-- start Provided material --
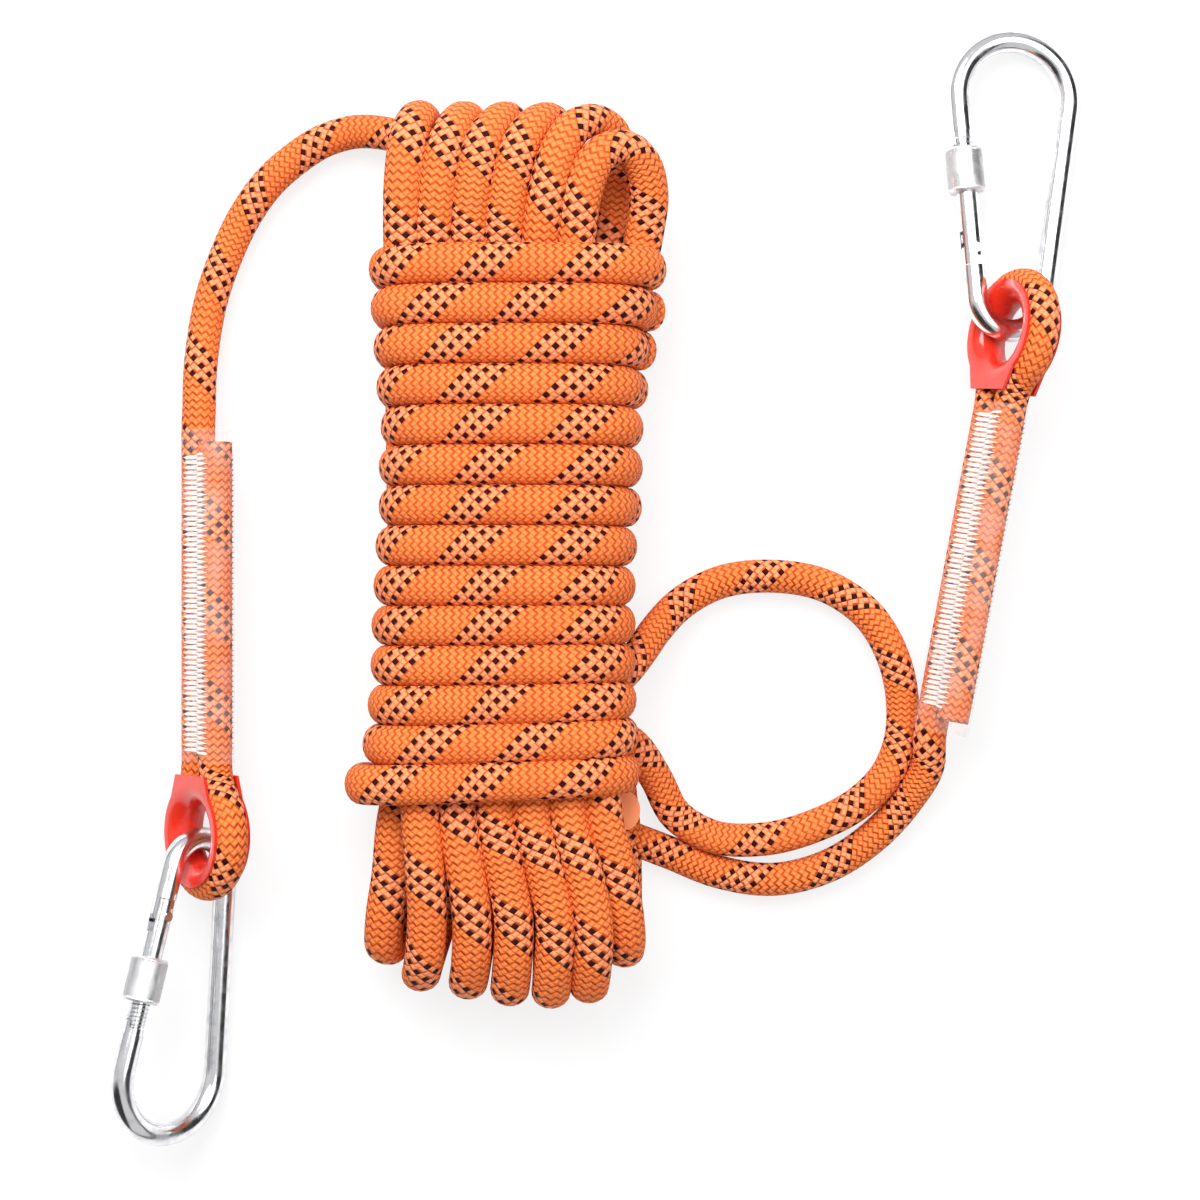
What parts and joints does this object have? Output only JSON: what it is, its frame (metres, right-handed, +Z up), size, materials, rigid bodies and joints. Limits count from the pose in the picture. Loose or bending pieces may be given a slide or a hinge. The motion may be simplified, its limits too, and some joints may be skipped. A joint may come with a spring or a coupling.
{
  "type": "dynamic climbing rope with sewn eyes",
  "caption": "Coiled dynamic climbing rope bound into a hank, with a sewn thimble eye and a screw-lock steel carabiner at each end.",
  "frame": {"origin": "centre of the bounding box's bottom face, on the floor the rope lies on", "axes": "+Z up, +Y along the hank from its lower to its upper bights"},
  "size_m": [0.3021, 0.3503, 0.0511],
  "materials": {
    "rope_sheath": "braided",
    "rope_core": "twisted yarns",
    "thread": "matt thread",
    "clear_sleeve": "clear, hazy",
    "red_plastic": "glossy",
    "zinc_steel": "polished zinc plate",
    "spring_steel": "drawn wire",
    "matte_nut": "matt, knurled"
  },
  "bodies": {
    "rope_coil": {"hank_loops": "rope_sheath", "hank_wraps": "rope_sheath", "left_tail": "rope_sheath", "right_loop": "rope_sheath", "right_tail": "rope_sheath", "left_eye_sheath": "rope_sheath", "left_eye_core": "rope_core", "left_stitching": "thread", "left_shrink_sleeve": "clear_sleeve", "left_thimble": "red_plastic", "right_eye_sheath": "rope_sheath", "right_eye_core": "rope_core", "right_stitching": "thread", "right_shrink_sleeve": "clear_sleeve", "right_thimble": "red_plastic"},
    "left_carabiner": {"left_carabiner_frame": "zinc_steel", "left_hinge_rivet": "zinc_steel"},
    "left_gate_body": {"left_gate": "zinc_steel", "left_gate_spring": "spring_steel"},
    "left_plunger_body": {"left_gate_plunger": "spring_steel"},
    "left_nut_body": {"left_lock_nut": "matte_nut"},
    "right_carabiner": {"right_carabiner_frame": "zinc_steel", "right_hinge_rivet": "zinc_steel"},
    "right_gate_body": {"right_gate": "zinc_steel", "right_gate_spring": "spring_steel"},
    "right_plunger_body": {"right_gate_plunger": "spring_steel"},
    "right_nut_body": {"right_lock_nut": "matte_nut"}
  },
  "joints": [
    {"name": "left_carabiner_swing", "type": "hinge", "parent": "rope_coil", "child": "left_carabiner", "pos_m": [-0.12479, -0.07778, 0.01768], "axis": [-0.7986, 0, 0.6018], "range_deg": [0, 35]},
    {"name": "left_gate_hinge", "type": "hinge", "parent": "left_carabiner", "child": "left_gate_body", "pos_m": [-0.13784, -0.10241, 0.02371], "axis": [0.7506, -0.0535, 0.6586], "range_deg": [0, 26], "stiffness_Nm_per_rad": 0.02, "springref_deg": -20.05},
    {"name": "left_plunger_slide", "type": "slide", "parent": "left_gate_body", "child": "left_plunger_body", "axis": [-0.2093, -0.9646, 0.1602], "range_m": [0, 0.0006], "deforming": ["left_gate_spring"]},
    {"name": "left_nut_screw", "type": "slide", "parent": "left_gate_body", "child": "left_nut_body", "axis": [-0.2093, -0.9646, 0.1602], "range_m": [0, 0.0097]},
    {"name": "right_carabiner_swing", "type": "hinge", "parent": "rope_coil", "child": "right_carabiner", "pos_m": [0.12661, 0.07802, 0.01935], "axis": [0.8911, -0.1652, -0.4226], "range_deg": [0, 35]},
    {"name": "right_gate_hinge", "type": "hinge", "parent": "right_carabiner", "child": "right_gate_body", "pos_m": [0.11459, 0.10505, 0.01517], "axis": [-0.2211, -0.0817, -0.9718], "range_deg": [0, 26], "stiffness_Nm_per_rad": 0.02, "springref_deg": -20.05},
    {"name": "right_plunger_slide", "type": "slide", "parent": "right_gate_body", "child": "right_plunger_body", "axis": [-0.0809, 0.9946, -0.0652], "range_m": [0, 0.0006], "deforming": ["right_gate_spring"]},
    {"name": "right_nut_screw", "type": "slide", "parent": "right_gate_body", "child": "right_nut_body", "axis": [-0.0809, 0.9946, -0.0652], "range_m": [0, 0.005]}
  ],
  "couplings": [
    {"joint": "left_plunger_slide", "follows": "left_gate_hinge", "m_per_rad": 0.0012},
    {"joint": "right_plunger_slide", "follows": "right_gate_hinge", "m_per_rad": 0.0012}
  ]
}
-- end Provided material --
_Task brief_. Give an exact repetition of all the material.

_Completed exercise_.
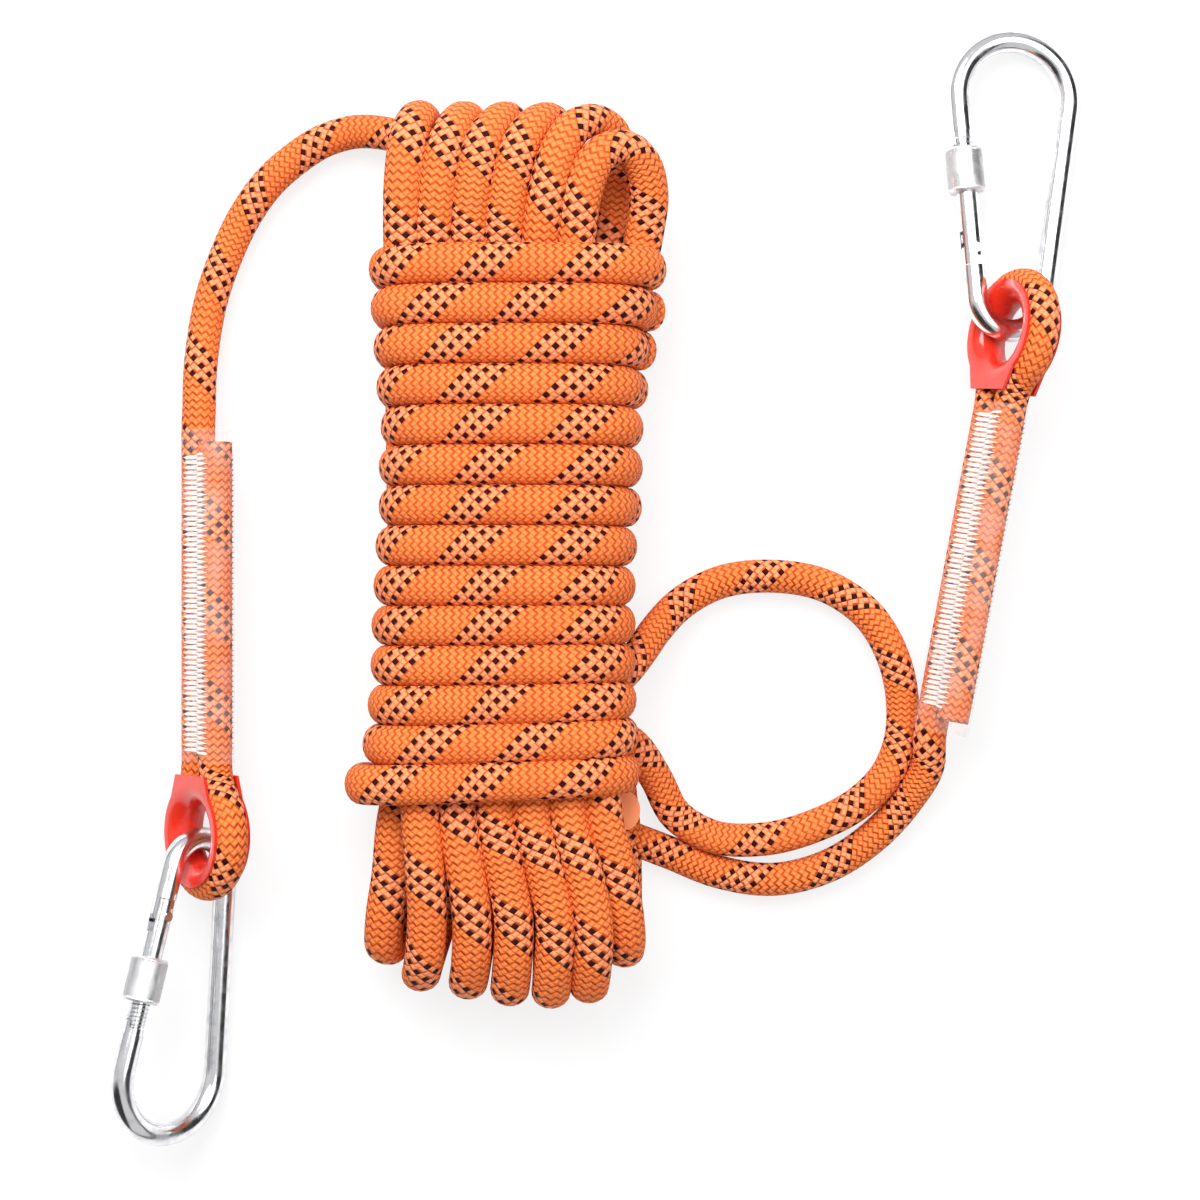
What parts and joints does this object have? Output only JSON: what it is, its frame (metres, right-handed, +Z up), size, materials, rigid bodies and joints. Limits count from the pose in the picture. Loose or bending pieces may be given a slide or a hinge. The motion may be simplified, its limits too, and some joints may be skipped. A joint may come with a spring or a coupling.
{
  "type": "dynamic climbing rope with sewn eyes",
  "caption": "Coiled dynamic climbing rope bound into a hank, with a sewn thimble eye and a screw-lock steel carabiner at each end.",
  "frame": {"origin": "centre of the bounding box's bottom face, on the floor the rope lies on", "axes": "+Z up, +Y along the hank from its lower to its upper bights"},
  "size_m": [0.3021, 0.3503, 0.0511],
  "materials": {
    "rope_sheath": "braided",
    "rope_core": "twisted yarns",
    "thread": "matt thread",
    "clear_sleeve": "clear, hazy",
    "red_plastic": "glossy",
    "zinc_steel": "polished zinc plate",
    "spring_steel": "drawn wire",
    "matte_nut": "matt, knurled"
  },
  "bodies": {
    "rope_coil": {"hank_loops": "rope_sheath", "hank_wraps": "rope_sheath", "left_tail": "rope_sheath", "right_loop": "rope_sheath", "right_tail": "rope_sheath", "left_eye_sheath": "rope_sheath", "left_eye_core": "rope_core", "left_stitching": "thread", "left_shrink_sleeve": "clear_sleeve", "left_thimble": "red_plastic", "right_eye_sheath": "rope_sheath", "right_eye_core": "rope_core", "right_stitching": "thread", "right_shrink_sleeve": "clear_sleeve", "right_thimble": "red_plastic"},
    "left_carabiner": {"left_carabiner_frame": "zinc_steel", "left_hinge_rivet": "zinc_steel"},
    "left_gate_body": {"left_gate": "zinc_steel", "left_gate_spring": "spring_steel"},
    "left_plunger_body": {"left_gate_plunger": "spring_steel"},
    "left_nut_body": {"left_lock_nut": "matte_nut"},
    "right_carabiner": {"right_carabiner_frame": "zinc_steel", "right_hinge_rivet": "zinc_steel"},
    "right_gate_body": {"right_gate": "zinc_steel", "right_gate_spring": "spring_steel"},
    "right_plunger_body": {"right_gate_plunger": "spring_steel"},
    "right_nut_body": {"right_lock_nut": "matte_nut"}
  },
  "joints": [
    {"name": "left_carabiner_swing", "type": "hinge", "parent": "rope_coil", "child": "left_carabiner", "pos_m": [-0.12479, -0.07778, 0.01768], "axis": [-0.7986, 0, 0.6018], "range_deg": [0, 35]},
    {"name": "left_gate_hinge", "type": "hinge", "parent": "left_carabiner", "child": "left_gate_body", "pos_m": [-0.13784, -0.10241, 0.02371], "axis": [0.7506, -0.0535, 0.6586], "range_deg": [0, 26], "stiffness_Nm_per_rad": 0.02, "springref_deg": -20.05},
    {"name": "left_plunger_slide", "type": "slide", "parent": "left_gate_body", "child": "left_plunger_body", "axis": [-0.2093, -0.9646, 0.1602], "range_m": [0, 0.0006], "deforming": ["left_gate_spring"]},
    {"name": "left_nut_screw", "type": "slide", "parent": "left_gate_body", "child": "left_nut_body", "axis": [-0.2093, -0.9646, 0.1602], "range_m": [0, 0.0097]},
    {"name": "right_carabiner_swing", "type": "hinge", "parent": "rope_coil", "child": "right_carabiner", "pos_m": [0.12661, 0.07802, 0.01935], "axis": [0.8911, -0.1652, -0.4226], "range_deg": [0, 35]},
    {"name": "right_gate_hinge", "type": "hinge", "parent": "right_carabiner", "child": "right_gate_body", "pos_m": [0.11459, 0.10505, 0.01517], "axis": [-0.2211, -0.0817, -0.9718], "range_deg": [0, 26], "stiffness_Nm_per_rad": 0.02, "springref_deg": -20.05},
    {"name": "right_plunger_slide", "type": "slide", "parent": "right_gate_body", "child": "right_plunger_body", "axis": [-0.0809, 0.9946, -0.0652], "range_m": [0, 0.0006], "deforming": ["right_gate_spring"]},
    {"name": "right_nut_screw", "type": "slide", "parent": "right_gate_body", "child": "right_nut_body", "axis": [-0.0809, 0.9946, -0.0652], "range_m": [0, 0.005]}
  ],
  "couplings": [
    {"joint": "left_plunger_slide", "follows": "left_gate_hinge", "m_per_rad": 0.0012},
    {"joint": "right_plunger_slide", "follows": "right_gate_hinge", "m_per_rad": 0.0012}
  ]
}